Persilschein für Geheimdienst
Am 3. Mai dann war plötzlich alles anders. Gegenüber dem «Blick» sagte die Aargauer FDP-Nationalrätin Corina Eichenberger, Vizepräsidentin der GPDel und somit Kuprechts Stellvertreterin: Der NDB habe der GPDel den Fall vor «etwa fünf Jahren» vorgelegt. «Der NDB wollte im Rahmen der Spionageabwehr herausfinden, wer das Mandat dazu gegeben hatte - da wurde Daniel M. eingesetzt. Aufgrund seiner Informationen wurden Haftbefehle gegen drei deutsche Steuerfahnder erlassen wegen Verdachts auf nachrichtliche Wirtschaftsspionage.»

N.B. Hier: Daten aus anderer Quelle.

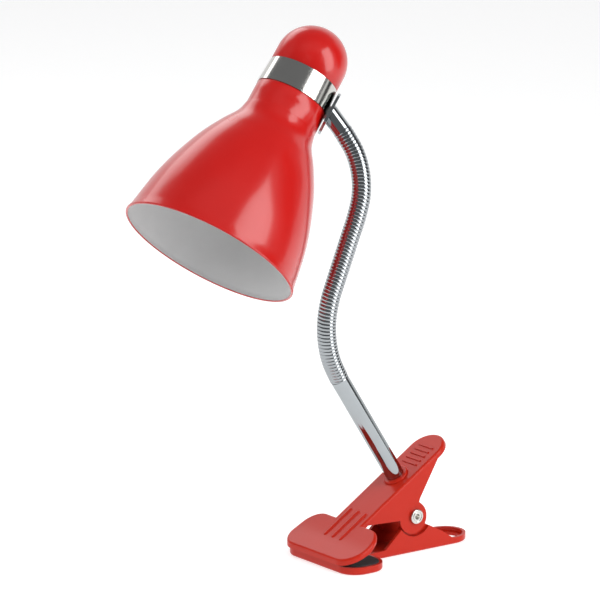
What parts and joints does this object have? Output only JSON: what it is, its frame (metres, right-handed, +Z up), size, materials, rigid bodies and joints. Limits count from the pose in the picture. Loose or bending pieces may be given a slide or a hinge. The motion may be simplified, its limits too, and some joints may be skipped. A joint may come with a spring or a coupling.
{
  "type": "clip-on reading lamp",
  "caption": "Clip-on reading lamp: bell shade on a swivel joint, bending gooseneck, chrome stem and a spring clip with rubber-lined jaws.",
  "frame": {"origin": "on the underside of the lower jaw, straight below the pivot", "axes": "+Z up from the underside, -X forward to the jaws and the shade, the pivot along Y"},
  "size_m": [0.2323, 0.1159, 0.3429],
  "materials": {
    "red_lacquer_clip": "satin gloss red lacquer on pressed steel",
    "red_lacquer_shade": "high gloss red outside, matt white inside",
    "chrome_neck": "bright chrome on wound wire",
    "chrome_tube": "bright chrome",
    "band_nickel": "polished nickel",
    "rubber_pad": "matt black, ribbed",
    "spring_steel": "drawn wire",
    "zinc_steel": "bright zinc plate",
    "rivet_nickel": "nickel plate",
    "holder_plastic": "moulded thermoset",
    "holder_ceramic": "glazed steatite",
    "contact_brass": "nickel-free brass strip"
  },
  "bodies": {
    "root": {"lower_lever": "red_lacquer_clip", "lower_pad": "rubber_pad", "pivot_rivet": "rivet_nickel", "torsion_spring": "spring_steel"},
    "upper_jaw": {"upper_lever": "red_lacquer_clip", "upper_pad": "rubber_pad", "stem_tube": "chrome_tube", "stem_nipple": "zinc_steel", "stem_washer": "zinc_steel", "stem_nut": "zinc_steel", "cord_grommet": "rubber_pad"},
    "neck_01": {"neck_link_01": "chrome_neck"},
    "neck_02": {"neck_link_02": "chrome_neck"},
    "neck_03": {"neck_link_03": "chrome_neck"},
    "neck_04": {"neck_link_04": "chrome_neck"},
    "neck_05": {"neck_link_05": "chrome_neck"},
    "neck_06": {"neck_link_06": "chrome_neck"},
    "neck_07": {"neck_link_07": "chrome_neck"},
    "neck_08": {"neck_link_08": "chrome_neck"},
    "neck_09": {"neck_link_09": "chrome_neck"},
    "neck_10": {"neck_link_10": "chrome_neck"},
    "neck_11": {"neck_link_11": "chrome_neck"},
    "neck_12": {"neck_link_12": "chrome_neck", "neck_ferrule": "chrome_tube", "swivel_disc": "chrome_tube", "swivel_stud": "zinc_steel", "swivel_washer": "zinc_steel", "swivel_nut": "zinc_steel"},
    "head": {"shade": "red_lacquer_shade", "neck_band": "band_nickel", "dome_cap": "red_lacquer_shade", "cap_screw": "zinc_steel", "holder_bracket": "zinc_steel", "holder_nipple": "zinc_steel", "holder_nut": "zinc_steel", "holder_dome": "holder_plastic", "holder_skirt": "holder_plastic", "insulating_sleeve": "holder_plastic", "screw_shell": "contact_brass", "contact_base": "holder_ceramic", "centre_contact": "contact_brass", "terminal_screws": "zinc_steel", "swivel_saddle": "zinc_steel"}
  },
  "joints": [
    {"name": "jaw_hinge", "type": "hinge", "parent": "root", "child": "upper_jaw", "pos_m": [0, 0, 0.024], "axis": [0, 1, 0], "range_deg": [0, 40], "stiffness_Nm_per_rad": 1.6, "springref_deg": -31.51, "deforming": ["torsion_spring"]},
    {"name": "lower_bend", "type": "hinge", "parent": "upper_jaw", "child": "neck_01", "pos_m": [-0.0513, 0, 0.12046], "axis": [0.0552, 0.9979, 0.0352], "range_deg": [-11, 11]},
    {"name": "lower_side", "type": "hinge", "parent": "neck_01", "child": "neck_02", "pos_m": [-0.05747, -0.00009, 0.13278], "axis": [-0.966, 0.0623, -0.2508], "range_deg": [-11, 11]},
    {"name": "lower_bend_2", "type": "hinge", "parent": "neck_02", "child": "neck_03", "pos_m": [-0.06095, -0.00037, 0.14612], "axis": [0.0552, 0.9979, 0.0352], "range_deg": [-11, 11]},
    {"name": "lower_side_2", "type": "hinge", "parent": "neck_03", "child": "neck_04", "pos_m": [-0.06158, -0.00082, 0.15988], "axis": [-0.9852, 0.0487, 0.1645], "range_deg": [-11, 11]},
    {"name": "lower_bend_3", "type": "hinge", "parent": "neck_04", "child": "neck_05", "pos_m": [-0.05934, -0.00143, 0.17347], "axis": [0.0552, 0.9979, 0.0352], "range_deg": [-11, 11]},
    {"name": "lower_side_3", "type": "hinge", "parent": "neck_05", "child": "neck_06", "pos_m": [-0.05484, -0.00214, 0.18649], "axis": [-0.9386, 0.0398, 0.3427], "range_deg": [-11, 11]},
    {"name": "upper_bend", "type": "hinge", "parent": "neck_06", "child": "neck_07", "pos_m": [-0.05014, -0.00285, 0.19946], "axis": [0.6111, 0.771, -0.179], "range_deg": [-7, 11]},
    {"name": "upper_side", "type": "hinge", "parent": "neck_07", "child": "neck_08", "pos_m": [-0.04543, -0.00357, 0.21242], "axis": [-0.7145, 0.6347, 0.2944], "range_deg": [-11, 11]},
    {"name": "upper_bend_2", "type": "hinge", "parent": "neck_08", "child": "neck_09", "pos_m": [-0.04073, -0.00429, 0.22539], "axis": [0.6111, 0.771, -0.179], "range_deg": [-7, 11]},
    {"name": "upper_side_2", "type": "hinge", "parent": "neck_09", "child": "neck_10", "pos_m": [-0.03705, -0.00412, 0.23866], "axis": [-0.7871, 0.6159, -0.0344], "range_deg": [-11, 11]},
    {"name": "upper_bend_3", "type": "hinge", "parent": "neck_10", "child": "neck_11", "pos_m": [-0.0359, -0.00189, 0.25221], "axis": [0.6111, 0.771, -0.179], "range_deg": [-7, 11]},
    {"name": "upper_side_3", "type": "hinge", "parent": "neck_11", "child": "neck_12", "pos_m": [-0.03735, 0.00228, 0.26526], "axis": [-0.7374, 0.4724, -0.4827], "range_deg": [-11, 11]},
    {"name": "head_swivel", "type": "hinge", "parent": "neck_12", "child": "head", "pos_m": [-0.0468, 0.01522, 0.28873], "axis": [0.6446, -0.6147, -0.4547], "range_deg": [-45, 45]}
  ],
  "couplings": [
    {"joint": "lower_bend_2", "follows": "lower_bend", "ratio": 1},
    {"joint": "lower_side_2", "follows": "lower_side", "ratio": 1},
    {"joint": "lower_bend_3", "follows": "lower_bend", "ratio": 1},
    {"joint": "lower_side_3", "follows": "lower_side", "ratio": 1},
    {"joint": "upper_bend_2", "follows": "upper_bend", "ratio": 1},
    {"joint": "upper_side_2", "follows": "upper_side", "ratio": 1},
    {"joint": "upper_bend_3", "follows": "upper_bend", "ratio": 1},
    {"joint": "upper_side_3", "follows": "upper_side", "ratio": 1}
  ]
}
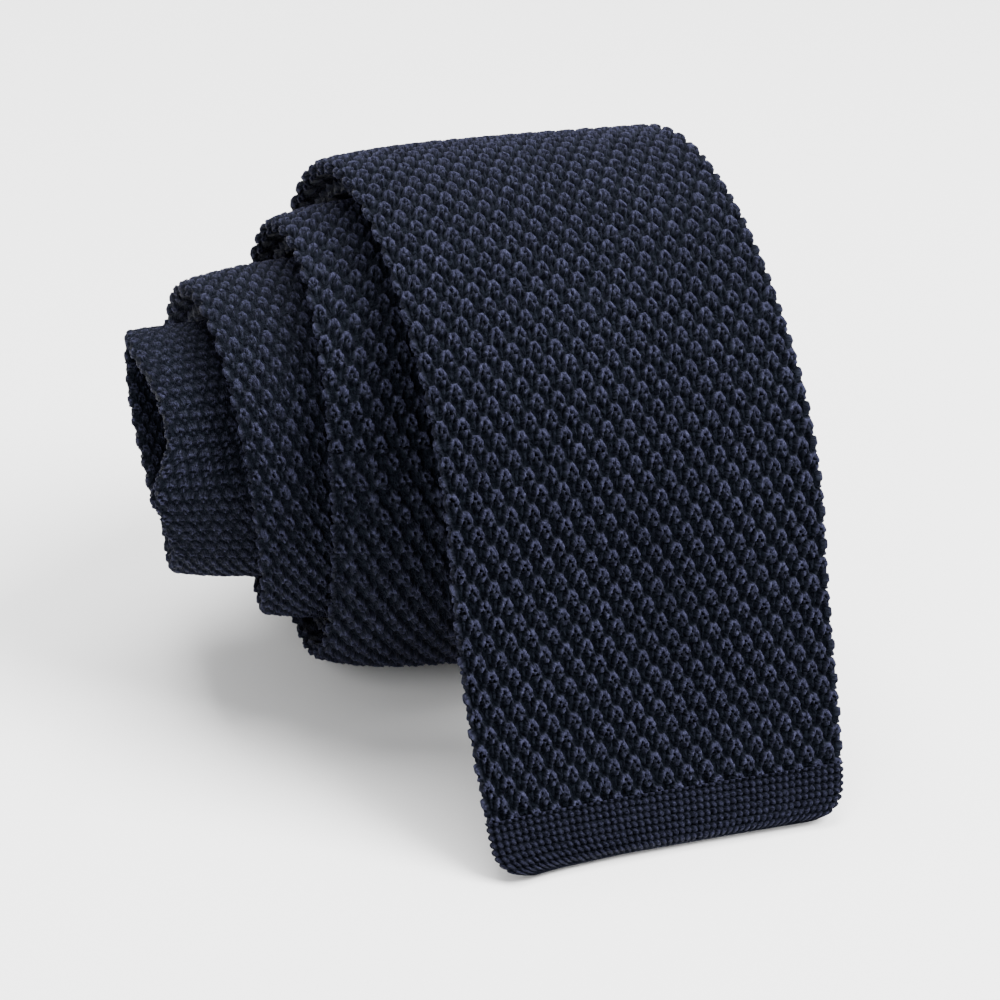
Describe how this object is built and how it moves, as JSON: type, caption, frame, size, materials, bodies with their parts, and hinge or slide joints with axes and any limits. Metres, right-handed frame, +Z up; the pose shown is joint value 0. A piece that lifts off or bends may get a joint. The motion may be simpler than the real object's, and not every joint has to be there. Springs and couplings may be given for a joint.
{
  "type": "knit necktie",
  "caption": "Dark navy knit necktie, doubled and rolled up on its side, with the square end of the wide blade hanging down the front.",
  "frame": {"origin": "middle of the footprint on the table", "axes": "+Z up; -Y to the front, where the blade's end hangs; X along the roll's axis"},
  "size_m": [0.096, 0.1186, 0.0863],
  "materials": {
    "blade_knit": "matte",
    "blade_rib_knit": "matte",
    "neck_knit": "matte",
    "tail_knit": "matte",
    "tail_rib_knit": "matte"
  },
  "bodies": {
    "root": {"blade": "blade_knit", "blade_rib": "blade_rib_knit", "neck_band": "neck_knit", "tail": "tail_knit", "tail_rib": "tail_rib_knit"}
  },
  "joints": []
}
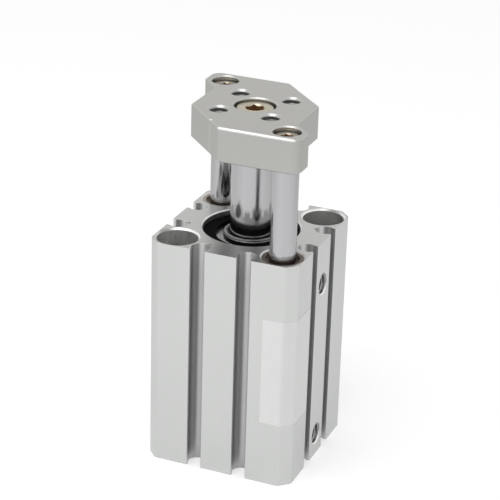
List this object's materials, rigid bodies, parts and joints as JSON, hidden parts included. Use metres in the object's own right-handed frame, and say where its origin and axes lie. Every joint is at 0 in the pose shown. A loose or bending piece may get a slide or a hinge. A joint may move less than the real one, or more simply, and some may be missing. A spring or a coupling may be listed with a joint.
{
  "type": "guided compact pneumatic cylinder",
  "caption": "Square-bodied compact air cylinder with a piston rod between guide rods under an end plate, slotted for switches and ported on one face.",
  "frame": {"origin": "bottom centre of the body, on the cylinder axis at the head end face", "axes": "+Z along the piston rod, out of the body; +X out of the face with the two ports"},
  "size_m": [0.036, 0.036, 0.0845],
  "materials": {
    "body_anodised": "extruded aluminium, clear satin anodised",
    "plate_anodised": "machined aluminium, clear anodised",
    "turned_aluminium": "turned aluminium, anodised",
    "ground_rod": "hard chromed, ground and polished",
    "sintered_bronze": "oil-soaked sintered bronze",
    "black_spring_steel": "phosphated black",
    "nickel_screw": "nickel plated",
    "seal_rubber": "nitrile rubber",
    "bumper_rubber": "polyurethane",
    "ferrite": "plastic-bonded ferrite magnet",
    "wear_resin": "filled resin"
  },
  "bodies": {
    "cylinder": {"cylinder_tube": "body_anodised", "head_plate": "turned_aluminium", "rod_cover": "turned_aluminium", "rod_cover_gasket": "seal_rubber", "rod_seal": "seal_rubber", "retaining_ring": "black_spring_steel", "front_guide_bushing_upper": "sintered_bronze", "front_guide_bushing_lower": "sintered_bronze", "rear_guide_bushing_upper": "sintered_bronze", "rear_guide_bushing_lower": "sintered_bronze"},
    "rod_assembly": {"piston": "turned_aluminium", "piston_seal": "seal_rubber", "magnet": "ferrite", "wear_ring": "wear_resin", "rod_side_bumper": "bumper_rubber", "head_side_bumper": "bumper_rubber", "piston_rod": "ground_rod", "front_guide_rod": "ground_rod", "rear_guide_rod": "ground_rod", "end_plate": "plate_anodised", "centre_screw": "nickel_screw", "guide_rod_screws": "nickel_screw"}
  },
  "joints": [
    {"name": "rod_slide", "type": "slide", "parent": "cylinder", "child": "rod_assembly", "axis": [0, 0, 1], "range_m": [-0.017, 0.008]}
  ]
}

Eichenberger stellte dem NDB zudem - im Gegensatz zu Kuprecht - einen Persilschein aus. Sie zweifle nicht daran, «dass der NDB richtig gehandelt» habe. «Hätten wir das anders gesehen, hätten wir interveniert und den NDB für sein Vorgehen mindestens gerügt», sagte sie. Inhaltlich gleich äusserte sie sich an jenem Tag gegenüber Radio SRF.
Geheimdienstchef als Souffleur
Recherchen der «Nordwestschweiz» liefern jetzt eine Erklärung für die unterschiedlichen Aussagen des Aufsichts-Chefs und seiner Stellvertreterin: Eichenberger liess sich, bevor sie ihre Auskünfte gab, von Geheimdienstchef Markus Seiler informieren. «Sie konsultierte vorher den Geheimdienstchef», sagt ein Insider. Eine zweite Person mit Detailkenntnissen bestätigt dies. Eichenberger stellte bei ihren Verlautbarungen demnach nicht, wie dies Kuprecht tat, auf gesicherte und austarierte Angaben des GPDel-Sekretariats ab, sondern auf Darstellungen des Beaufsichtigten. GPDel-Präsident Kuprecht wollte sich auf Anfrage nicht zur Sache äussern.
Wenn Eichenberger ihre Kommunikation wirklich beim Beaufsichtigten Seiler abstützte, statt beim Delegationssekretariat, dann war das heikel. Denn offizielle Auskünfte der unter hoher Geheimhaltung arbeitenden Geheimdienstdelegation werden standardmässig vom Sekretariat überprüft, in der Regel sogar vorbereitet. Es geht um heikelste Interessen des Staates. Selbst wenn es so war, dass Daniel M. für den Schweizer Nachrichtendienst in Deutschland spionierte: Ein Staat bestätigt so etwas niemals freiwillig.
Die Nationalrätin war demnach gewissermassen Sprecherin des Nachrichtendienstes und seines unter Druck stehenden Chefs Markus Seiler - einem Parteikollegen. Absicht unterstellt Corina Eichenberger in Bern kaum jemand. Sie habe, glauben einige, wohl einfach einem Parteifreund helfen wollen. Der ans Amtsgeheimnis gebundene NDB-Chef konnte so seine Version unter die Leute bringen, ohne sich selbst exponieren zu müssen.
Betroffene schweigen
NDB-Chef Markus Seiler wollte sich auf Anfrage der «Nordwestschweiz» nicht zur Sache äussern. «Der NDB äussert sich weder zur von Ihnen genannten Sache noch zu diesbezüglichen Spekulationen, da Strafverfahren am Laufen sind», sagt NDB-Sprecherin Isabelle Graber.
FDP-Nationalrätin Corina Eichenberger teilte gestern auf Anfrage nur mit, sie äussere sich nicht mehr zu dieser Sache.